Observing Cool Dust Around Active Galactic Nuclei Using the SOFIA Telescope
Event date
Speaker
Lindsay Fuller
Affiliation
University of Texas at San Antonio
Location
N/A
Event Type
Teletalk

Dust surrounding supermassive black holes (SMBHs) in active galactic nuclei (AGN) intercepts optical and UV radiation from the center and reradiates in midinfrared (MIR) wavelengths. Observed differences in AGN properties are largely explained by a toroidal distribution this surrounding dust, blocking direct view of the center in some lines of sight.

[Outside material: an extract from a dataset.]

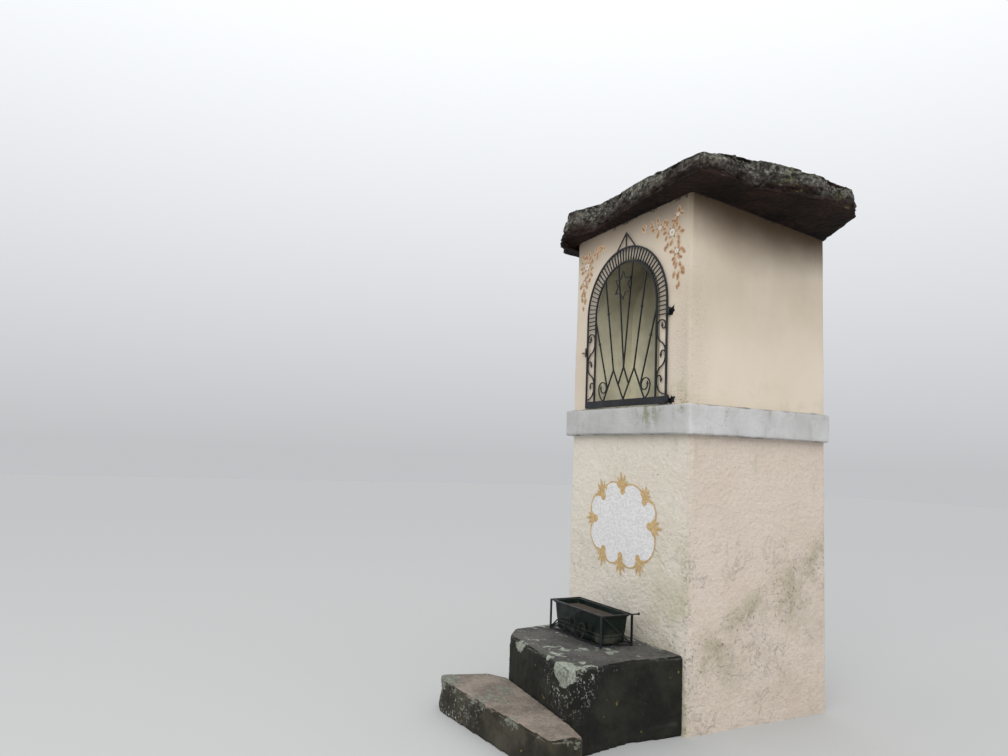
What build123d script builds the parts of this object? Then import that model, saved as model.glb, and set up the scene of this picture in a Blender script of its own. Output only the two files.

Observations show that this dust lies in the central 1 – 10 pc from the SMBH.  Subarcsecond resolution photometric and spectroscopic data between 1 – 20 μm have been used to compute the nuclear spectral energy distributions (SEDs) of many AGN tori using ground-based telescopes. Although these previous studies have effectively described torus model parameters, the lack of high spatial resolution observations at longer wavelengths leaves the SED largely unconstrained. SOFIA observations of the central 0.1 – 1kpc (~3 – 4”) of the AGN in our sample are the highest resolution images available in this wavelength range. However, for AGN at distances on the order of tens of Mpc, SOFIA cannot resolve the parsec-scale torus structure, and contamination from diffuse IR emission and star formation (SF) can contaminate nuclear observations. Using observations from SOFIA’s Cycle 2 and Cycle 4, we add 30 – 40 μm photometric data to the IR SED of the torus models, and also identify the origin of diffuse extended emission.